Elevating MLOps & Governance

As ML adoption increases, businesses face operational complexity: tracking experiments, ensuring reproducibility, managing hyperparameters, and monitoring model drift. Vertex’s managed infrastructure and end-to-end workflows help embed best-practice MLOps. In industries with regulatory requirements (finance, healthcare, energy), this becomes a strategic enabler, not just a cost.

Effects on Businesses Operating in the Domain

For businesses that create ML models or use ML services, these updates have clear effects on operations and strategy.

Operational Effects:

Lower Infrastructure Costs: Companies don’t need to spend much on on-prem or DIY clusters anymore. Vertex’s managed training handles the infrastructure. This allows teams to focus on data, models, and applications.

Faster Experimentation and Iteration: ML teams can quickly test and improve their models. This is thanks to easy distributed training and hyperparameter tuning. They can test more variants and optimize performance without managing pipelines manually.

Lower Risk & Better Compliance: Strong security and clear audit trails lower risks to sensitive data. Managed workflows also help with model bias and compliance issues.

This is especially crucial in regulated sectors.

Strategic Effects:

Competitive Speed: Organizations that excel in large-scale training can outpace competitors. They achieve better model quality, customization, and faster deployment. This turns ML from a cost center into a strategic advantage.

Creating IP-Rich Models: Companies can build custom large-scale models. This allows them to create unique models for their domain. They can then integrate these models into their products, boosting defensibility.

Scaling AI-Driven Products: Businesses offering ML-powered services gain a scalable backbone. They can build advanced models. They also support larger groups and adapt to new data needs. This all happens without changing the infrastructure.

Talent Leverage: With fewer infrastructure demands, ML teams can focus on innovation. This includes feature engineering and new architectures. This boosts productivity and job satisfaction.

Conclusion

While the enhanced Vertex AI Training capabilities mark a clear milestone, the journey continues.

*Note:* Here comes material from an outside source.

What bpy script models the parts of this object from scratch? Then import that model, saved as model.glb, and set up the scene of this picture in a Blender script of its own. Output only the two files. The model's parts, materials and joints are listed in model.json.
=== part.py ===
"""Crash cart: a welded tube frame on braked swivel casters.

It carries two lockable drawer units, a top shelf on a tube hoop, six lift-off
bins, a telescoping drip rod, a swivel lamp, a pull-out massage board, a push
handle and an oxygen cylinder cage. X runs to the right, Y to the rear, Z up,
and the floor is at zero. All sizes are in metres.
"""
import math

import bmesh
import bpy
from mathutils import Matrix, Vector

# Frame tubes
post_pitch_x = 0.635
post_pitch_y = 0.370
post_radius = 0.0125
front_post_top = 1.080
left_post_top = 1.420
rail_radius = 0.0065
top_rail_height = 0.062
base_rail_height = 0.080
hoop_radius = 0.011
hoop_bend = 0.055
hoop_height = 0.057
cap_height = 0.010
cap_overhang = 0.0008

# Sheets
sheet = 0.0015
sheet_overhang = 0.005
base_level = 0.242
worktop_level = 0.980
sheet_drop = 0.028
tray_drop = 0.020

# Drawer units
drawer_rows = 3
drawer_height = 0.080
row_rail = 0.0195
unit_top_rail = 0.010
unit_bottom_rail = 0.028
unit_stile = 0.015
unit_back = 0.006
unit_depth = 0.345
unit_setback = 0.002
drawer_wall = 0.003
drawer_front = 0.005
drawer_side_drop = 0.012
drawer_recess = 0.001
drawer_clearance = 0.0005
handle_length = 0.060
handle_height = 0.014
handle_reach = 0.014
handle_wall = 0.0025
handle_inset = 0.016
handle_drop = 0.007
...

Businesses looking to fully benefit should consider:

Refining their data strategy to ensure high-quality datasets fuel these large-scale models.

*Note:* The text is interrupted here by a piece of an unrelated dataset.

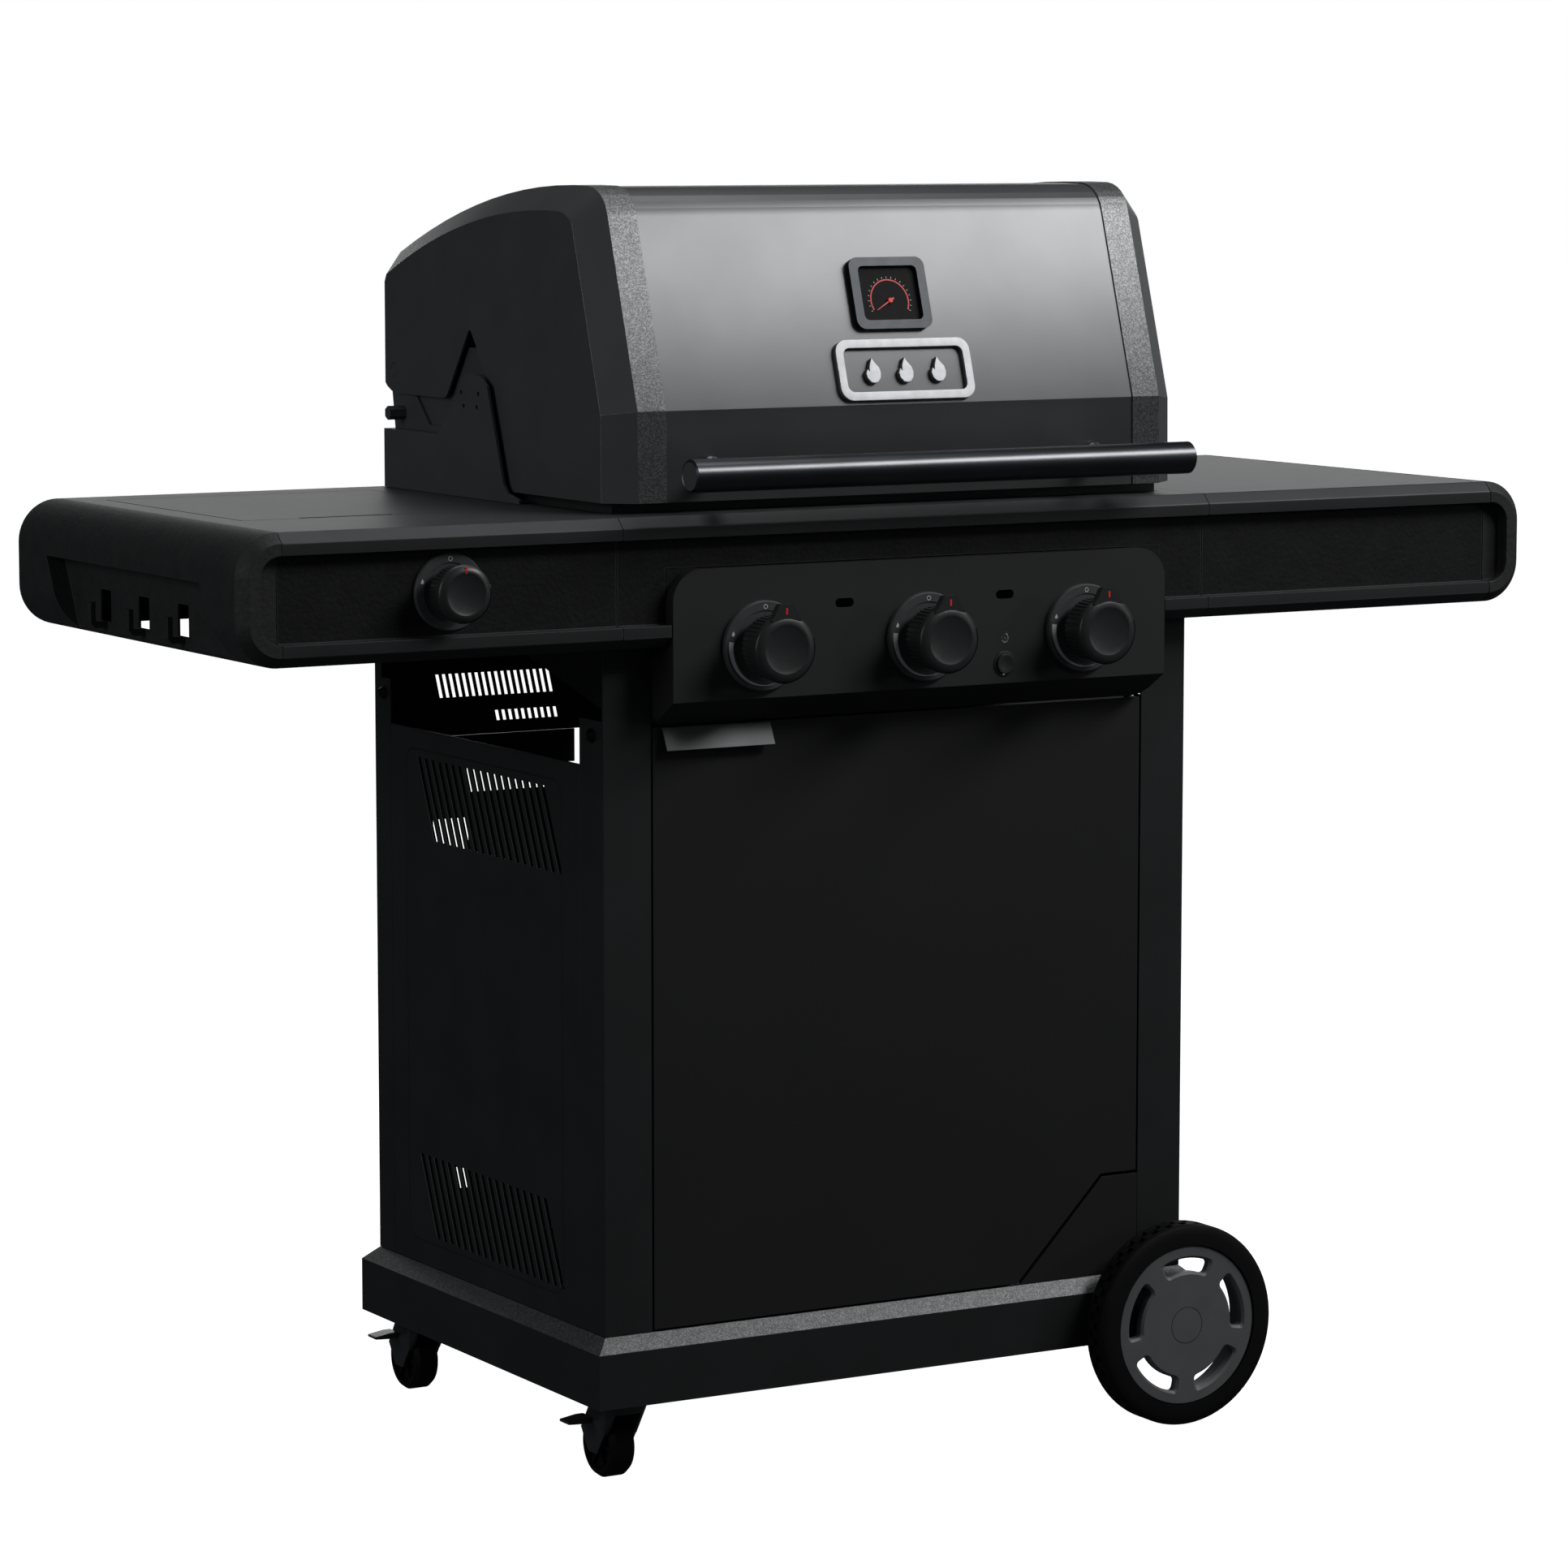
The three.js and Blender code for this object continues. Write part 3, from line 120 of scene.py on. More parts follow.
finishes = {
    # mild steel with polyester powder coat: satin black, with a very fine orange peel
    "powderCoat": {"colour": "#1d1e1f", "drift": "#232526", "mottle": 60, "grain": 1.2, "depth": 0.05,
                   "roughness": (0.42, 0.58), "ior": 1.5},
    # the slate grey coat of the hood's sides and hinge brackets
    "slateCoat": {"colour": "#434647", "drift": "#494c4d", "mottle": 50, "grain": 1.1, "depth": 0.05,
                  "roughness": (0.42, 0.55)},
    # the console's front plate: a shade lighter than the door below it
    "panelCoat": {"colour": "#1e1f1f", "drift": "#222323", "mottle": 90, "grain": 1.4, "depth": 0.03,
                  "roughness": (0.55, 0.65)},
    # the same coat in a matt powder, which stays even and dark over a wide panel
    "mattCoat": {"colour": "#151515", "drift": "#181818", "mottle": 120, "grain": 1.5, "depth": 0.03,
                 "roughness": (0.6, 0.7), "ior": 1.45},
    # textured powder coat on the shelf tops: a fine sand that greys at a low angle
    "sandCoat": {"colour": "#2a2c2e", "drift": "#303336", "mottle": 40, "grain": 1.4, "depth": 0.12,
                 "roughness": (0.42, 0.6), "ior": 1.5},
    # moulded ABS with a leather grain: dull, mottled, with soft lumps a few mm across
    "grainedPlastic": {"colour": "#1b1c1d", "drift": "#242526", "mottle": 18, "grain": 4.5,
                       "depth": 0.5, "roughness": (0.45, 0.75), "strength": 0.7},
    # the same plastic in the recess of the fascia, glossier, and darker as painted shade of the recess
    "fasciaGrain": {"colour": "#0b0c0c", "drift": "#151616", "mottle": 16, "grain": 4.2,
                    "depth": 0.5, "roughness": (0.5, 0.7), "strength": 0.8, "ior": 1.35},
    # metallic graphite enamel: a smooth, even sheen that runs into bright highlights
    "graphiteEnamel": {"colour": "#6a6b6c", "drift": "#707172", "mottle": 80, "grain": 0.9,
                       "depth": 0.02, "roughness": (0.36, 0.42), "metallic": 0.75},
    # hammered metallic enamel: pale flakes in a dark coat, so it sparkles where it is lit; on the plinth's
    # shoulders it is a painted highlight
    "flakeEnamel": {"colour": "#58595a", "drift": "#606162", "mottle": 12, "grain": 0.9, "depth": 0.12,
                    "roughness": (0.34, 0.5), "metallic": 0.6, "flake": 0.85, "flakeColour": "#8f9091"},
    # the same enamel on the small pull, ground finer
    "pullCoat": {"colour": "#5c5d5e", "drift": "#626364", "mottle": 14, "grain": 0.7, "depth": 0.06,
                 "roughness": (0.45, 0.55), "metallic": 0.5},
    # polished black-nickel tube: dark and mirror-like with soft drawing lines
    "blackNickel": {"colour": "#5c5e61", "drift": "#555759", "mottle": 50, "grain": 0.8, "depth": 0.01,
                    "roughness": (0.26, 0.34), "metallic": 1, "brushed": (0.03, 1, 1)},
    # sand-cast iron with matt enamel: coarse and nearly black
    "castIron": {"colour": "#161616", "drift": "#1f1d1c", "mottle": 15, "grain": 1.8, "depth": 0.35,
                 "roughness": (0.55, 0.8)},
    # brushed stainless steel sheet: bright, with long fine lines
    "brushedSteel": {"colour": "#a6a7a8", "drift": "#97989a", "mottle": 30, "grain": 0.7, "depth": 0.03,
                     "roughness": (0.28, 0.4), "metallic": 1, "brushed": (0.02, 1, 1)},
    # machined brass stems, dulled by handling
    "machinedBrass": {"colour": "#b08d57", "drift": "#9c7b49", "mottle": 6, "grain": 0.5, "depth": 0.02,
                      "roughness": (0.25, 0.4), "metallic": 1},
    # moulded glass-filled nylon for knobs and casters: satin, slightly grey
    "knobNylon": {"colour": "#2b2c2d", "drift": "#303132", "mottle": 10, "grain": 0.8, "depth": 0.03,
                  "roughness": (0.32, 0.42)},
    # the same nylon in the rings behind the knobs, a lighter grey that is partly the rings' own tone and partly
    # painted light on their lit faces
    "bezelNylon": {"colour": "#484a4b", "drift": "#4e5051", "mottle": 10, "grain": 0.8, "depth": 0.03,
                   "roughness": (0.34, 0.44)},
    # gloss ABS insert, black as piano lacquer; the screws' cross recesses wear it too, as painted shade
    "glossInsert": {"colour": "#0b0b0c", "drift": "#0d0d0e", "mottle": 10, "grain": 0.6, "depth": 0.01,
                    "roughness": (0.16, 0.22)},
    # moulded polypropylene wheel: mid grey, a little waxy
    "wheelPlastic": {"colour": "#626465", "drift": "#686a6b", "mottle": 25, "grain": 1, "depth": 0.03,
                     "roughness": (0.42, 0.55)},
    # hard polyethylene tread: black and dull with faint scuffs
    "treadPlastic": {"colour": "#050505", "drift": "#080808", "mottle": 20, "grain": 1.4, "depth": 0.08,
                     "roughness": (0.6, 0.8), "ior": 1.3},
    # pad-printed enamel marks
    "redPrint": {"colour": "#ff3d2e", "drift": "#f53828", "mottle": 4, "grain": 0.5, "depth": 0.01,
                 "roughness": (0.4, 0.5)},
    "greyPrint": {"colour": "#dfe1e2", "drift": "#d3d5d6", "mottle": 4, "grain": 0.5, "depth": 0.01,
                  "roughness": (0.4, 0.5)},
    # matt black rubber in the seals, and near-black painted shade in the pressed lines, where no light comes back
    "groovePaint": {"colour": "#0b0b0b", "drift": "#0e0e0e", "mottle": 20, "grain": 1, "depth": 0.02,
                    "roughness": (0.6, 0.7)},
    # dial card behind the gauge's window: smooth printed card, nearly black
    "dialCard": {"colour": "#161516", "drift": "#1b1a1b", "mottle": 8, "grain": 0.6, "depth": 0.01,
                 "roughness": (0.7, 0.8), "ior": 1.35},
    # dark satin zinc casting round the gauge
    "frameZinc": {"colour": "#36383a", "drift": "#3c3e40", "mottle": 12, "grain": 0.6, "depth": 0.02,
                  "roughness": (0.3, 0.4), "metallic": 0.9},
    # black-oxide screw heads
    "blackOxide": {"colour": "#18191a", "drift": "#202122", "mottle": 3, "grain": 0.5, "depth": 0.03,
                   "roughness": (0.3, 0.42), "metallic": 0.8},
    # satin nickel-plated zinc casting for the badge
    "satinNickel": {"colour": "#a4a6a8", "drift": "#989a9c", "mottle": 9, "grain": 0.6, "depth": 0.02,
                    "roughness": (0.4, 0.5), "metallic": 0.9},
}
material = {name: makeFinish(name, look) for name, look in finishes.items()}
print("finishes made")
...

Building MLOps maturity, embedding monitoring, versioning and governance into the model lifecycle.

Assessing cost-sensitivity, since large-scale training—even managed—requires budget planning (compute, storage, experiment churn).

Aligning business use-cases with model scale: Large models only deliver value if aligned with meaningful business needs-customisation, domain specificity, competitive differentiation.